While the tax reform measure is highly controversial, saw long-time fiscal conservatives repudiate their past as deficit hawks and is branded by Democrats as a massive giveaway to the rich at the expense of the middle class, it will rate as a significant victory for Republicans when the House and Senate versions are combined and sent for Trump's signature.
The bill is the most far-reaching reform of the tax code since the Reagan era. It finally offers validation for the GOP's monopoly on Washington power. GOP candidates at last have a win to sell to midterm voters. It is a measure that will stand with Trump's name in history and also revives the reputation of Majority Leader Mitch McConnell, who saw his aura as a master of the Senate dulled by the failure to pass an Obamacare repeal bill.
When Trump signs the measure, as now seems likely, his critics will no longer be able to mock him for lacking a single big legislative win during his first year in office, the time when a president's power is at its apex.
However, it is too soon to assess the enduring political impact of the tax bill.
Republicans believe that provisions including a 15% cut in the corporate tax rate will ignite a golden economic era, previewed by the impressive rate of 3.3 % growth in the gross domestic product in the third quarter, which represents one of the bright spots of the Trump presidency.

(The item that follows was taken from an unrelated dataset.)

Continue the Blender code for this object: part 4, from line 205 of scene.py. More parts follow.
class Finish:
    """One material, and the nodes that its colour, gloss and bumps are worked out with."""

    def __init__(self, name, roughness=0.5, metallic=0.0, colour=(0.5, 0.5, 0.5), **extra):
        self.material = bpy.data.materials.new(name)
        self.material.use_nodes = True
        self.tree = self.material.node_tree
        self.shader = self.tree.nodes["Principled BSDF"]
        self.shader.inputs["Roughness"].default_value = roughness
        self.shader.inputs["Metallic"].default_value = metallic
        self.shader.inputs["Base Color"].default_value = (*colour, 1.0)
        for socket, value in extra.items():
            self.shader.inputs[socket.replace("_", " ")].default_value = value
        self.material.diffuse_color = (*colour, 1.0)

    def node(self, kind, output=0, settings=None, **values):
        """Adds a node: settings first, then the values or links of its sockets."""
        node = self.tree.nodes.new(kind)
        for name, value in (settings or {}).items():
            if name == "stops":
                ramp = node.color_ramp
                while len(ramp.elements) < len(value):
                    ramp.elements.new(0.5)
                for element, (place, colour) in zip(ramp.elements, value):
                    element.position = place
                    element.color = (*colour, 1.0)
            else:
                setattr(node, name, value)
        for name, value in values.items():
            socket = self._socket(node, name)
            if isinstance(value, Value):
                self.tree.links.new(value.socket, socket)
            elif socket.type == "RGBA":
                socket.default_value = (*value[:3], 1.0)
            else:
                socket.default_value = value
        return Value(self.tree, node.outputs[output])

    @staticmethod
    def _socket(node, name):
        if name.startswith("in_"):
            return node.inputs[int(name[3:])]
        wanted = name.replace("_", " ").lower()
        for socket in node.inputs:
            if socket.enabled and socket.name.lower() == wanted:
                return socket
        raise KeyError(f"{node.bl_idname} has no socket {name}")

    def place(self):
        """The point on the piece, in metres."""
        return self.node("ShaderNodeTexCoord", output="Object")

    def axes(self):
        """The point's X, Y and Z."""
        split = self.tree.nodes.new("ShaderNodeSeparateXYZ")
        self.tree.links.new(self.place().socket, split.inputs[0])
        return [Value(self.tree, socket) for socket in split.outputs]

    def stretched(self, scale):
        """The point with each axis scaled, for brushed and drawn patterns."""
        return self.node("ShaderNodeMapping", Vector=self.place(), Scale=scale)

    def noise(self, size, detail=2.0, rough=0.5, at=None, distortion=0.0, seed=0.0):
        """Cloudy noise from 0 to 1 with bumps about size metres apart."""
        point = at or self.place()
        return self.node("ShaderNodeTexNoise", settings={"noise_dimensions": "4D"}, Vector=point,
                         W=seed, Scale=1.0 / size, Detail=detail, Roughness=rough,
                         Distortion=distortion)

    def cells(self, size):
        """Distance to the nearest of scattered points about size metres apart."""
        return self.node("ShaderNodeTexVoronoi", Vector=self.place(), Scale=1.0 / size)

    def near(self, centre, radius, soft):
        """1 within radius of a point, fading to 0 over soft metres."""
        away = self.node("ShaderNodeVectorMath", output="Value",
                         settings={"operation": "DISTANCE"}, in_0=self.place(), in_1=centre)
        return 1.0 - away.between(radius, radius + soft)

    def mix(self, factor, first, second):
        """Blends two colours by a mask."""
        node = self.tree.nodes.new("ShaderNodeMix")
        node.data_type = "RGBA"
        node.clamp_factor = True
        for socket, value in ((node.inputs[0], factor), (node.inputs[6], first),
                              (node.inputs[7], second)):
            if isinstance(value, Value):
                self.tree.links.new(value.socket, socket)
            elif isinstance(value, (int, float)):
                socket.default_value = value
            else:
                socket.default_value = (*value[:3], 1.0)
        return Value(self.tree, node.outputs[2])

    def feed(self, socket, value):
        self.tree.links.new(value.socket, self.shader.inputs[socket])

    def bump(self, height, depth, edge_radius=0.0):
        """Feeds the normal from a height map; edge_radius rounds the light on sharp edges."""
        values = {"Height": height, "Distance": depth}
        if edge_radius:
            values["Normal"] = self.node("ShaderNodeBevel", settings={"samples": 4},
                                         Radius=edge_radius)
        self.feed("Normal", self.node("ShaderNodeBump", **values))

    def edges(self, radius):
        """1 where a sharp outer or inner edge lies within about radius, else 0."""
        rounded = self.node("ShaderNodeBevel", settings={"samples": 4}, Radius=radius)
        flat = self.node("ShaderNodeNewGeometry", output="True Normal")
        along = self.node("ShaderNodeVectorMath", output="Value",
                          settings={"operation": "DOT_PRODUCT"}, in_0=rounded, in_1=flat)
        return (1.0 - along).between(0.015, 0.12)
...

"We are in a global competition. We must win that competition, which means that our tax code must be competitive with the rest of the world," South Carolina Republican Sen. Tim Scott told CNN's Jake Tapper on "State of the Union."
"When that happens, American companies will churn out more profits, more revenues to the government, and we will be able to deal with our national debt," he said.

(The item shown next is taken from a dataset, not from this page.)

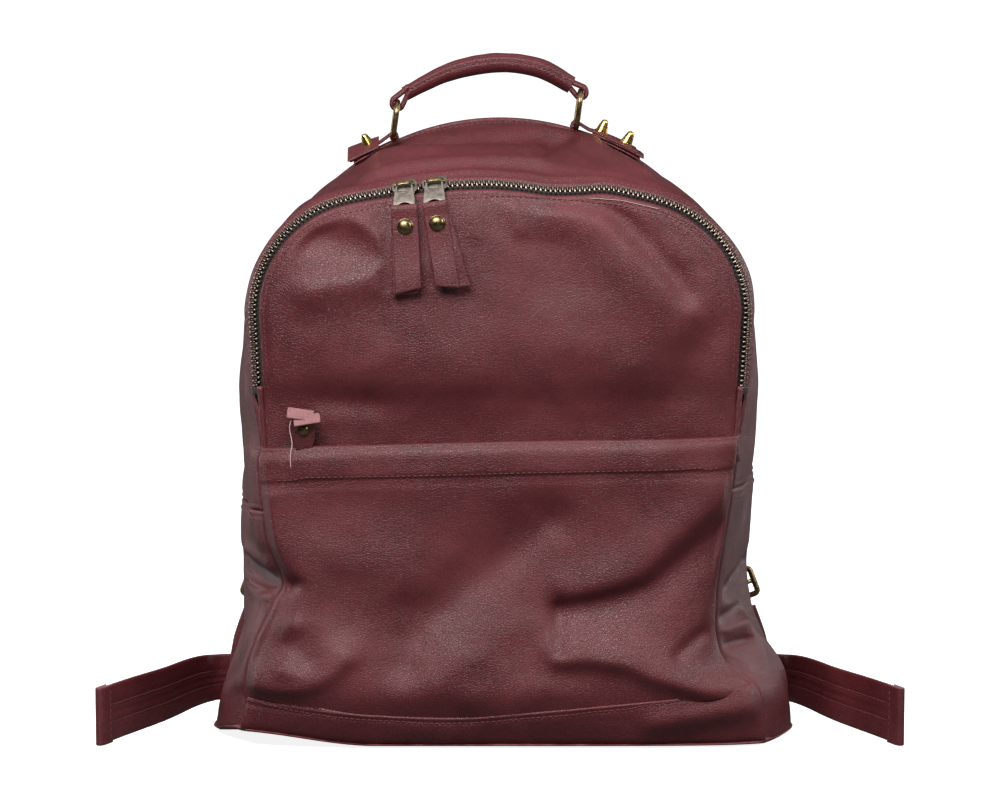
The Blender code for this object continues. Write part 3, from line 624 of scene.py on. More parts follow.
def bump(tree, height, strength, distance):
    made = add_node(tree, "ShaderNodeBump", Strength=strength, Distance=distance, Height=height)
    return made.outputs["Normal"]


def shaken_place(tree, distortion, scale):
    """Object coordinates in metres, shaken by noise."""
    place = add_node(tree, "ShaderNodeTexCoord").outputs["Object"]
    shake = add_node(tree, "ShaderNodeTexNoise", Vector=place, Scale=scale, Detail=1.0).outputs["Color"]
    centred = add_node(tree, "ShaderNodeVectorMath", {"operation": "SUBTRACT"}, n0=shake, n1=(0.5, 0.5, 0.5))
    small = add_node(tree, "ShaderNodeVectorMath", {"operation": "SCALE"}, n0=centred.outputs["Vector"],
                     Scale=distortion)
    return add_node(tree, "ShaderNodeVectorMath", {"operation": "ADD"}, n0=place,
                    n1=small.outputs["Vector"]).outputs["Vector"]


def leather_look(name, dark, middle, light, highlight_colour):
    """Pebbled leather: cells with fine creases darkened as painted shade, drifting colour, and convex ridges
    painted paler in patches as a highlight.
    """
    look, tree, shader = new_look(name, Coat_Weight=0.12, Coat_Roughness=0.3, Specular_IOR_Level=0.5)
    place = add_node(tree, "ShaderNodeTexCoord").outputs["Object"]
    shaken = shaken_place(tree, 0.0011, 420.0)
    to_edge = {"feature": "DISTANCE_TO_EDGE"}
    cells, small_cells = [add_node(tree, "ShaderNodeTexVoronoi", to_edge, Vector=shaken,
                                   Scale=scale).outputs["Distance"] for scale in (640.0, 1500.0)]
    pebble = remap(tree, cells, smooth=True, From_Max=0.22)
    fine = remap(tree, small_cells, From_Max=0.3)
    drift = noise_at(tree, place, 16.0, 4.0, Roughness=0.55, Distortion=0.5)
    mottle = noise_at(tree, place, 130.0, 3.0)
    colour = ramp(tree, weighted(tree, (drift, 0.72), (mottle, 0.28)),
                  [(0.36, dark), (0.5, middle), (0.66, light)])
    # Painted shade: the colour is darkened in the grain's creases, between the pebbles.
    crease = calc(tree, "SUBTRACT", 1.0, pebble)
    crease_shaded = mix(tree, calc(tree, "MULTIPLY", crease, 0.45), colour, (0.35, 0.25, 0.27, 1.0),
                  {"blend_type": "MULTIPLY"})
    # Painted highlight: convex ridges, found by pointiness, are mixed in noisy patches towards a paler,
    # pinkish colour.
    point = add_node(tree, "ShaderNodeNewGeometry").outputs["Pointiness"]
    edge = remap(tree, point, smooth=True, From_Min=0.52, From_Max=0.62)
    painted_highlight = calc(tree, "MULTIPLY", edge, calc(tree, "MULTIPLY", mottle, 0.9))
    rough = remap(tree, drift, From_Min=0.35, From_Max=0.65, To_Min=0.34, To_Max=0.48)
    grain = bump(tree, weighted(tree, (pebble, 0.62), (fine, 0.2), (mottle, 0.5)), 0.7, 0.00034)
    feed(tree, shader, Base_Color=mix(tree, painted_highlight, crease_shaded, (*highlight_colour, 1.0)), Normal=grain, Coat_Normal=grain,
         Roughness=calc(tree, "ADD", rough, calc(tree, "MULTIPLY", crease, 0.12)))
    return look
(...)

If Scott is correct, the stock market will extend its bull run, more Americans will be working and companies will be opening new factories, providing a favorable economic environment for Republicans as they head into midterm elections.
Those Republican voters souring on Trump's volatile behavior may give him a pass in his re-election bid if he is delivering roaring prosperity.
Key moment for Democrats
But this is a key moment for Democrats as well.

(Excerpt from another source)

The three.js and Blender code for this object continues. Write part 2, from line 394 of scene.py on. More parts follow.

Top party officials sense a political opening, believing the measure will bloat the deficit by more than $1 trillion and cause corporations to use their windfall for share buybacks and dividends rather than invest in their own operations to create more jobs.
They accuse Trump of turning his back on the white working class on which he built his political base, hoping to stifle the Republican renaissance in the Midwest. They also predict that the bill will cause the GOP to slash the beloved social programs that Trump vowed in 2016 to protect.
"Mr. President, you told the American people time and time again you were not going to cut Social Security, Medicare and Medicaid," Vermont Sen. Bernie Sanders, an independent who vied for the 2016 Democratic presidential nomination, said Sunday at a rally in Reading, Pennsylvania.
"Today, get on the phone. Tell Paul Ryan, tell Mitch McConnell that you will veto any bill that cuts Social Security, that cuts Medicare, that cuts Medicaid," Sanders said.
As domestic politics and Mueller's threat to Trump dominated a weekend of cascading political developments, there was a new twist to the third dominant issue demanding the administration's attention -- North Korea.
The current national security adviser, H.R. McMaster, warned that the prospect of a conflict that could be one of the most devastating in decades and even go nuclear was "increasing every day."